Key Decisions for Investors

  • Establish a 1.5–2.0% portfolio short via a 3-month put spread on Persimmon plc (PSN.L): buy 10% OTM put / sell 20% OTM put to limit cost while targeting downside if regional approvals slow; reduce or close if PSN.L falls >12% or after 3 months.
  • Initiate a 2.0% long position in Grainger plc (GRI.L) and fund with a 2.0% short in Barratt Developments plc (BDEV.L) — target relative outperformance of +8–12% over 6–12 months as PRS benefits from constrained completions while large builders absorb margin pressure; trim if viability disclosure within 30–60 days shows <5% additional affordable cost.

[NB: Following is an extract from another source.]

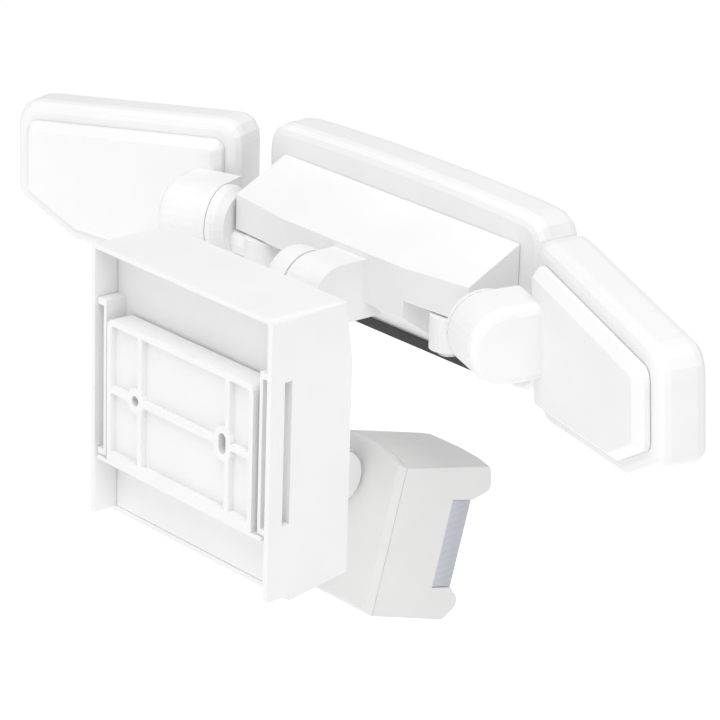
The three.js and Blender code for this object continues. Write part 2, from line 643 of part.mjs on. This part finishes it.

  • Allocate 1.0–1.5% to short-duration UK gilt ETF (iShares UK Gilts 0-5yr UCITS - IGLS.L) as a hedge against regional political/regulatory risk and potential GBP weakness; increase to 3% if a string of similar judicial challenges emerges within 90 days.
  • Monitor: demand public release of the Druids Heath financial viability assessment within 30 days; if it shows >20% adjustment to project viability or >500 homes reclassified as affordable, increase short-builder exposure by 50% and rotate further into PRS/REITs within 7 trading days.